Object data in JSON
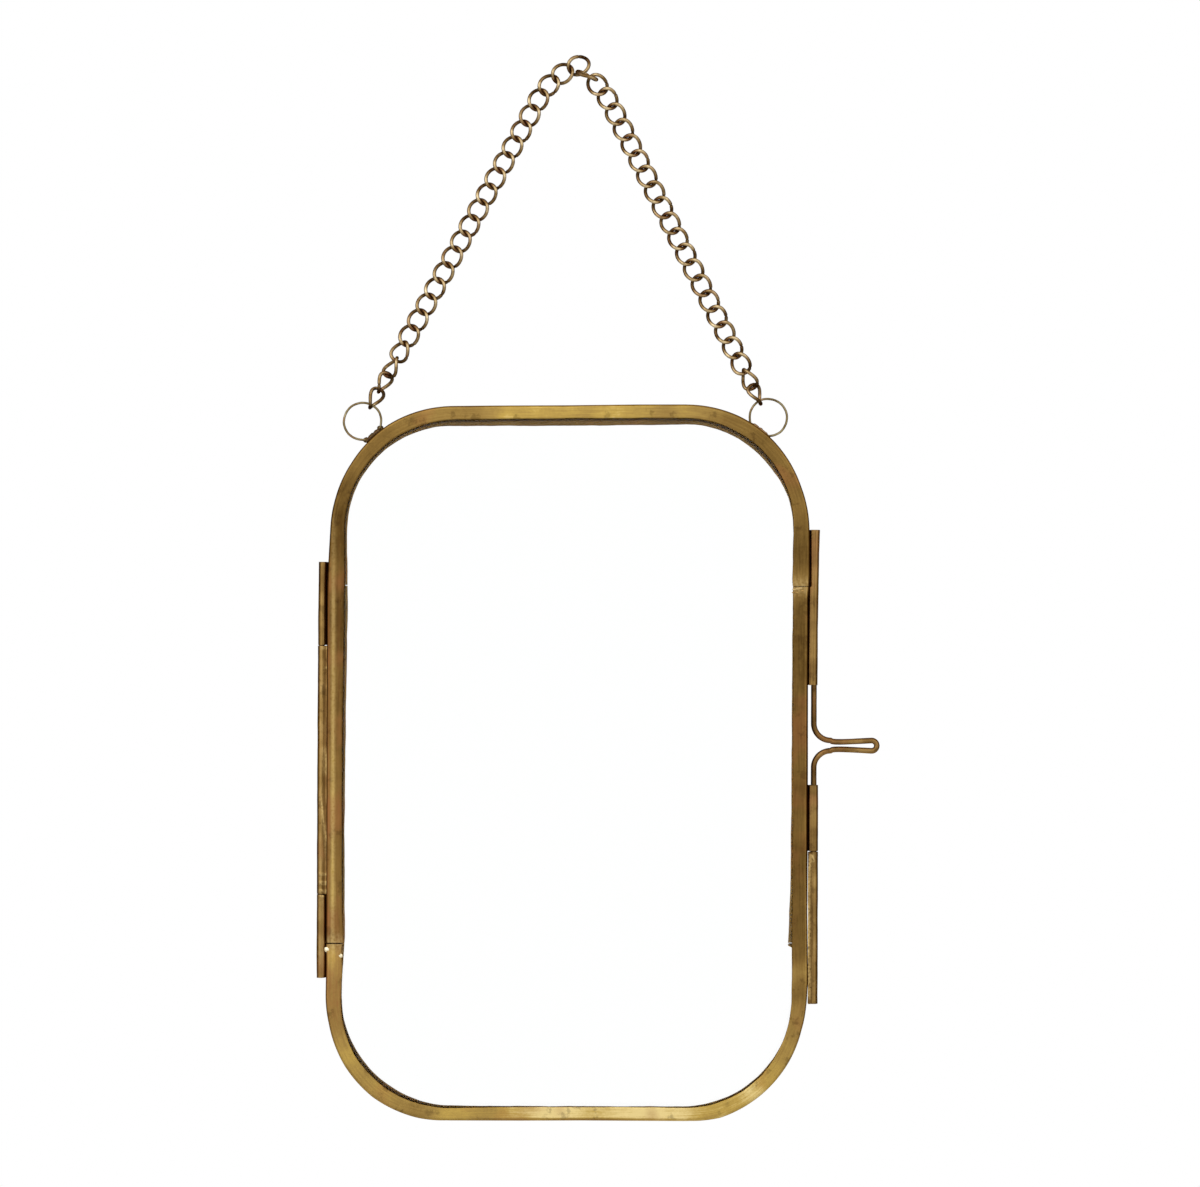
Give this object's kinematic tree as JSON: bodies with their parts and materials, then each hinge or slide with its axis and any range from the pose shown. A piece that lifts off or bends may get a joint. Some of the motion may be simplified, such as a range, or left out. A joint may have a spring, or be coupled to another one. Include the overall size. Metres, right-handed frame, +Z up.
{
  "type": "hanging photo frame",
  "caption": "Hanging brass frame with hinged glass leaves, a sliding hairpin latch, corner rings and a curb chain.",
  "frame": {"origin": "where a nail bears on the inside of the chain's top link", "axes": "+Z up, +X to the right as seen from the front, +Y away from the viewer, so the back leaf faces +Y"},
  "size_m": [0.1638, 0.0071, 0.3101],
  "materials": {
    "channel_brass": "aged and hand-worn, satin",
    "tube_brass": "aged, with solder stains",
    "rod_brass": "aged, worn bright where handled",
    "ring_wire": "aged, dull",
    "chain_wire": "aged, dark in the overlaps",
    "clear_glass": "clear, polished"
  },
  "bodies": {
    "chain": {"chain_top_link": "chain_wire", "chain_side_link": "chain_wire", "chain_links_left": "chain_wire", "chain_turned_links_left": "chain_wire", "chain_end_link_left": "chain_wire", "chain_links_right": "chain_wire", "chain_turned_link_right": "chain_wire", "chain_end_link_right": "chain_wire"},
    "back_leaf": {"back_channel_upper": "channel_brass", "back_channel_lower": "channel_brass", "back_glass": "clear_glass", "hinge_knuckle_upper": "tube_brass", "hinge_knuckle_lower": "tube_brass", "hinge_pin": "rod_brass", "latch_guide_upper": "tube_brass", "latch_guide_lower": "tube_brass", "left_hanging_ring": "ring_wire", "right_hanging_ring": "ring_wire"},
    "front_leaf": {"front_channel_upper": "channel_brass", "front_channel_lower": "channel_brass", "front_glass": "clear_glass", "front_hinge_knuckle": "tube_brass", "latch_keeper_tube": "tube_brass"},
    "latch": {"latch_hairpin": "rod_brass"}
  },
  "joints": [
    {"name": "frame_swing", "type": "hinge", "parent": "chain", "child": "back_leaf", "pos_m": [-0.003, 0, -0.10056], "axis": [0.9999, 0, 0.0126], "range_deg": [-90, 90]},
    {"name": "front_leaf_open", "type": "hinge", "parent": "back_leaf", "child": "front_leaf", "pos_m": [-0.07465, -0.0006, -0.2076], "axis": [0, 0, -1], "range_deg": [0, 180]},
    {"name": "latch_slide", "type": "slide", "parent": "back_leaf", "child": "latch", "axis": [0, 0, 1], "range_m": [-0.004, 0.01]}
  ]
}
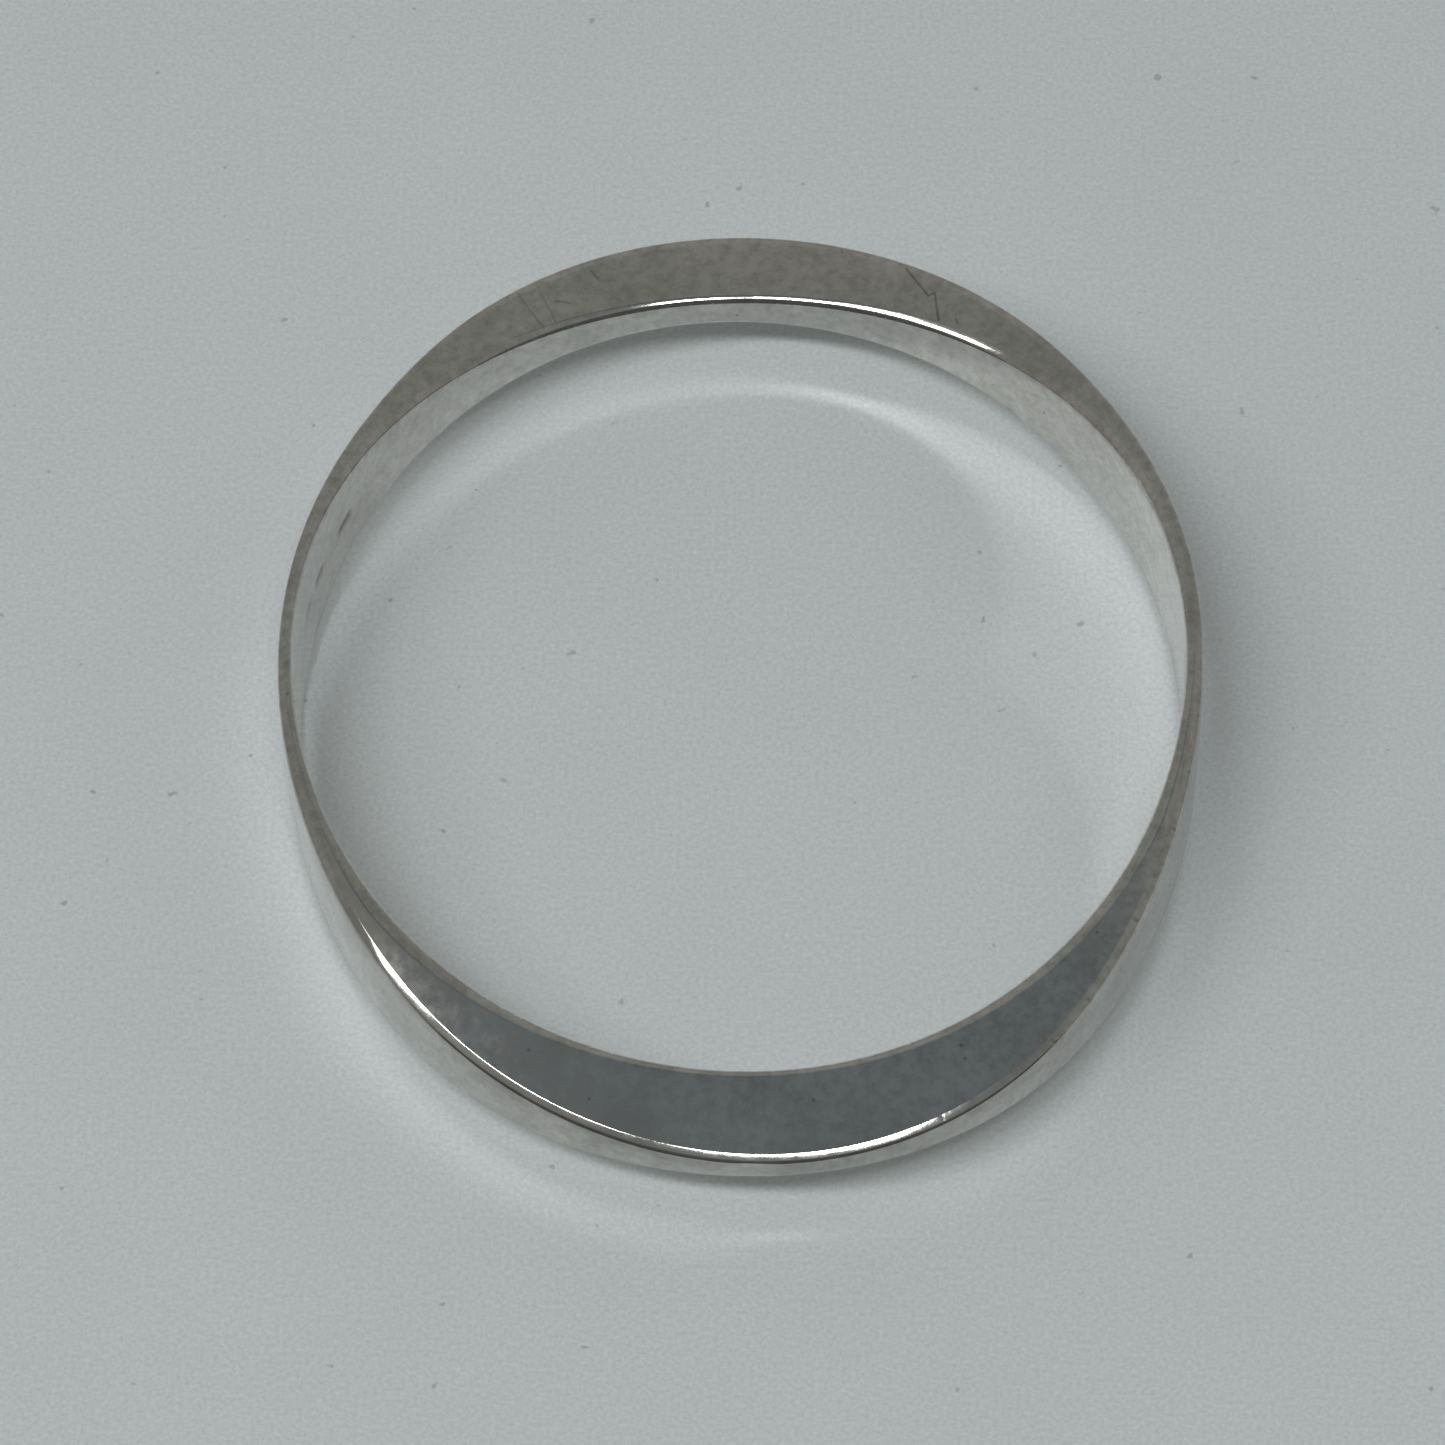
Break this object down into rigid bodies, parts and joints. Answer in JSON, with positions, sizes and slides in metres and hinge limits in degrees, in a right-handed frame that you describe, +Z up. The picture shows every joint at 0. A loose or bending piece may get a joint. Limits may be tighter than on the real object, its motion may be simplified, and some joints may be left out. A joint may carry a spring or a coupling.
{
  "type": "bangle bracelet",
  "caption": "Closed rigid bangle with a round wrist opening, thin tall sides and broad low flanges at the front and back.",
  "frame": {"origin": "on the surface it stands on, under the centre of the wrist opening", "axes": "+Z up along the wrist opening's axis, Y through the broad front (-Y) and back (+Y), X through the thin sides"},
  "size_m": [0.0662, 0.0768, 0.0134],
  "materials": {
    "silver": "worn, lightly tarnished satin polish"
  },
  "bodies": {
    "root": {"band": "silver"}
  },
  "joints": []
}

SHORT EXERCISE
Above are some records; extract every one of them exactly.

RIGHT ANSWER
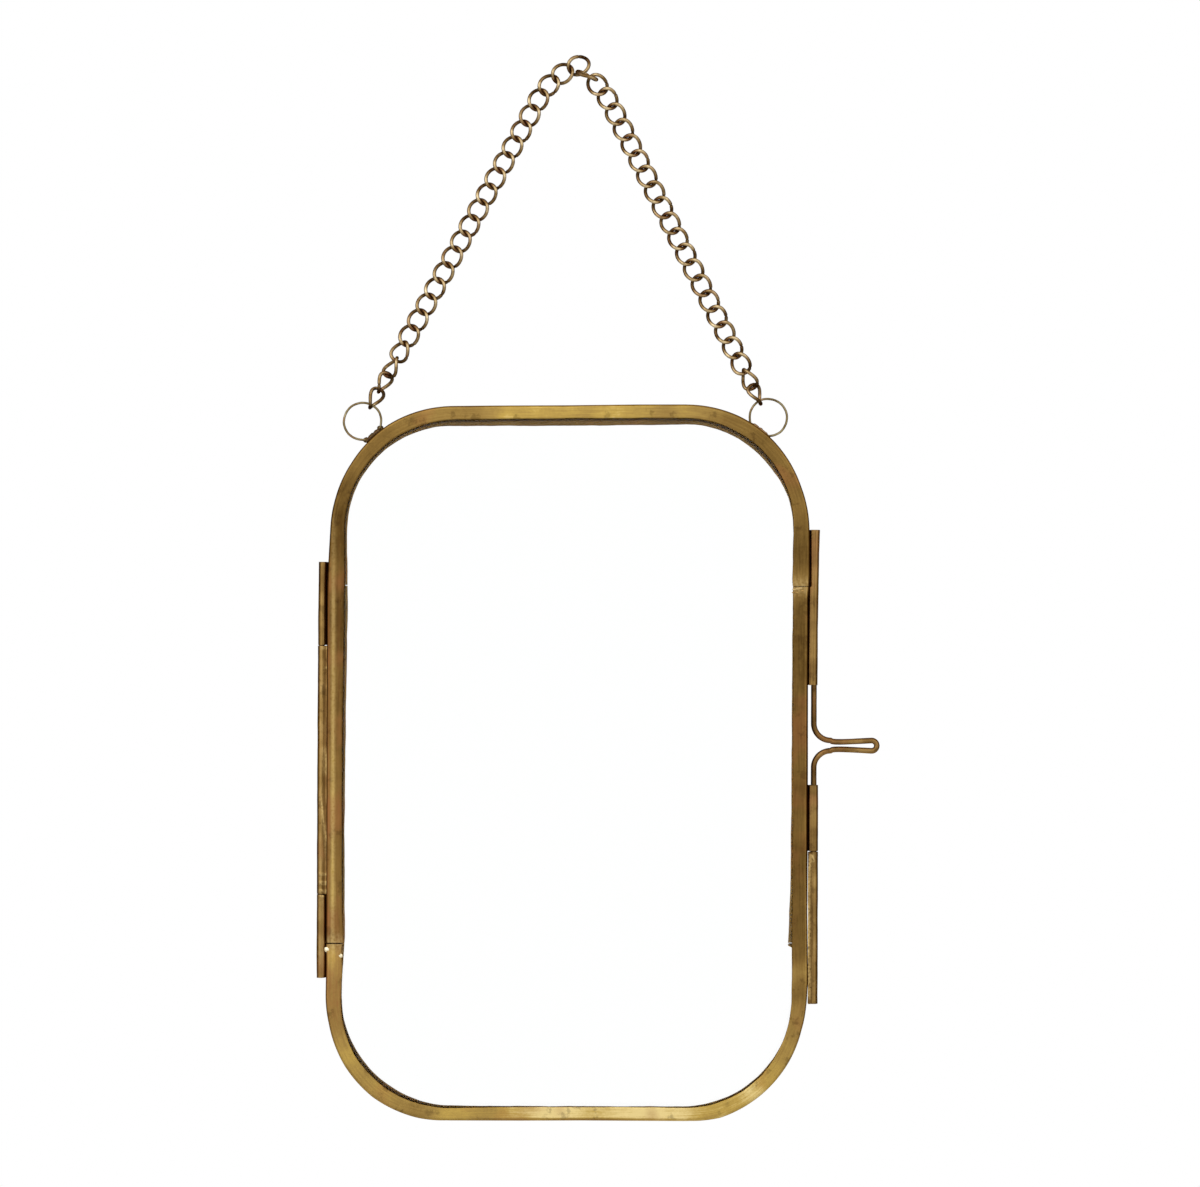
Give this object's kinematic tree as JSON: bodies with their parts and materials, then each hinge or slide with its axis and any range from the pose shown. A piece that lifts off or bends may get a joint. Some of the motion may be simplified, such as a range, or left out. A joint may have a spring, or be coupled to another one. Include the overall size. Metres, right-handed frame, +Z up.
{
  "type": "hanging photo frame",
  "caption": "Hanging brass frame with hinged glass leaves, a sliding hairpin latch, corner rings and a curb chain.",
  "frame": {"origin": "where a nail bears on the inside of the chain's top link", "axes": "+Z up, +X to the right as seen from the front, +Y away from the viewer, so the back leaf faces +Y"},
  "size_m": [0.1638, 0.0071, 0.3101],
  "materials": {
    "channel_brass": "aged and hand-worn, satin",
    "tube_brass": "aged, with solder stains",
    "rod_brass": "aged, worn bright where handled",
    "ring_wire": "aged, dull",
    "chain_wire": "aged, dark in the overlaps",
    "clear_glass": "clear, polished"
  },
  "bodies": {
    "chain": {"chain_top_link": "chain_wire", "chain_side_link": "chain_wire", "chain_links_left": "chain_wire", "chain_turned_links_left": "chain_wire", "chain_end_link_left": "chain_wire", "chain_links_right": "chain_wire", "chain_turned_link_right": "chain_wire", "chain_end_link_right": "chain_wire"},
    "back_leaf": {"back_channel_upper": "channel_brass", "back_channel_lower": "channel_brass", "back_glass": "clear_glass", "hinge_knuckle_upper": "tube_brass", "hinge_knuckle_lower": "tube_brass", "hinge_pin": "rod_brass", "latch_guide_upper": "tube_brass", "latch_guide_lower": "tube_brass", "left_hanging_ring": "ring_wire", "right_hanging_ring": "ring_wire"},
    "front_leaf": {"front_channel_upper": "channel_brass", "front_channel_lower": "channel_brass", "front_glass": "clear_glass", "front_hinge_knuckle": "tube_brass", "latch_keeper_tube": "tube_brass"},
    "latch": {"latch_hairpin": "rod_brass"}
  },
  "joints": [
    {"name": "frame_swing", "type": "hinge", "parent": "chain", "child": "back_leaf", "pos_m": [-0.003, 0, -0.10056], "axis": [0.9999, 0, 0.0126], "range_deg": [-90, 90]},
    {"name": "front_leaf_open", "type": "hinge", "parent": "back_leaf", "child": "front_leaf", "pos_m": [-0.07465, -0.0006, -0.2076], "axis": [0, 0, -1], "range_deg": [0, 180]},
    {"name": "latch_slide", "type": "slide", "parent": "back_leaf", "child": "latch", "axis": [0, 0, 1], "range_m": [-0.004, 0.01]}
  ]
}
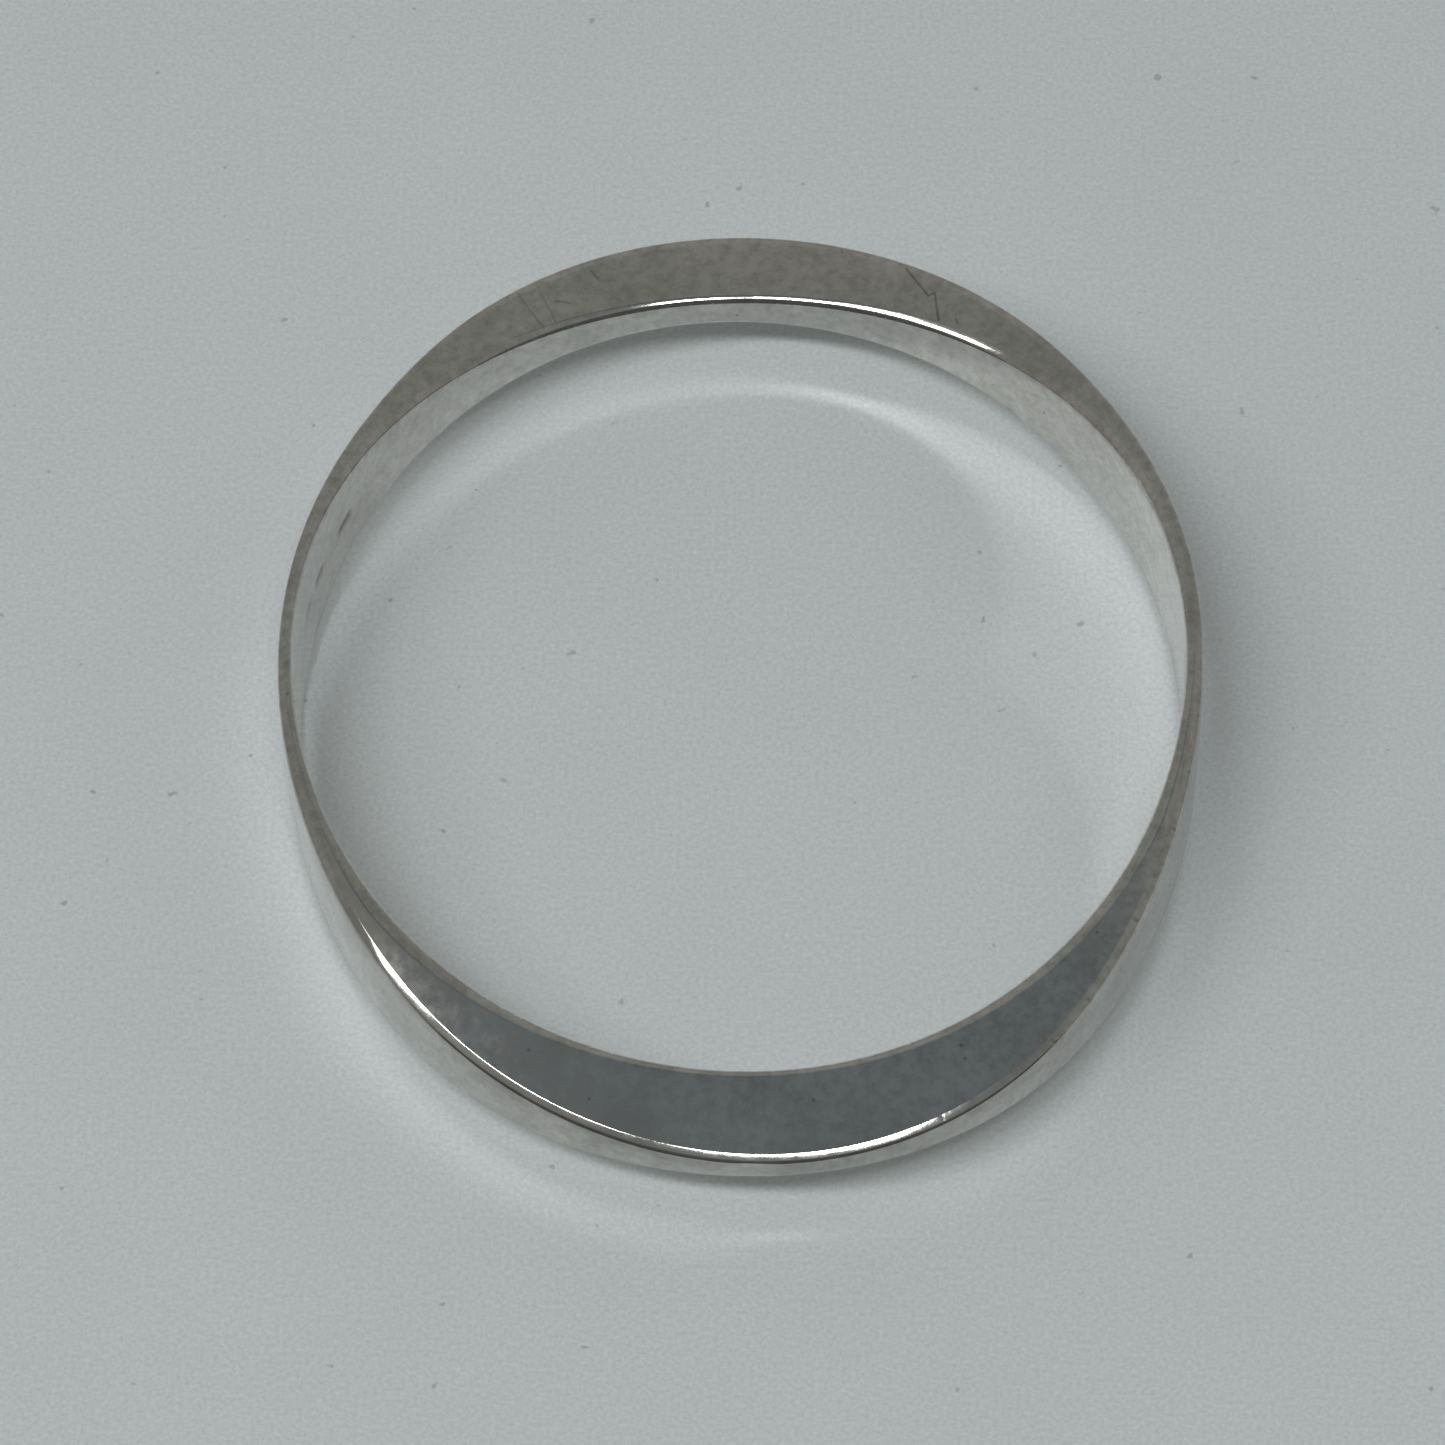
Break this object down into rigid bodies, parts and joints. Answer in JSON, with positions, sizes and slides in metres and hinge limits in degrees, in a right-handed frame that you describe, +Z up. The picture shows every joint at 0. A loose or bending piece may get a joint. Limits may be tighter than on the real object, its motion may be simplified, and some joints may be left out. A joint may carry a spring or a coupling.
{
  "type": "bangle bracelet",
  "caption": "Closed rigid bangle with a round wrist opening, thin tall sides and broad low flanges at the front and back.",
  "frame": {"origin": "on the surface it stands on, under the centre of the wrist opening", "axes": "+Z up along the wrist opening's axis, Y through the broad front (-Y) and back (+Y), X through the thin sides"},
  "size_m": [0.0662, 0.0768, 0.0134],
  "materials": {
    "silver": "worn, lightly tarnished satin polish"
  },
  "bodies": {
    "root": {"band": "silver"}
  },
  "joints": []
}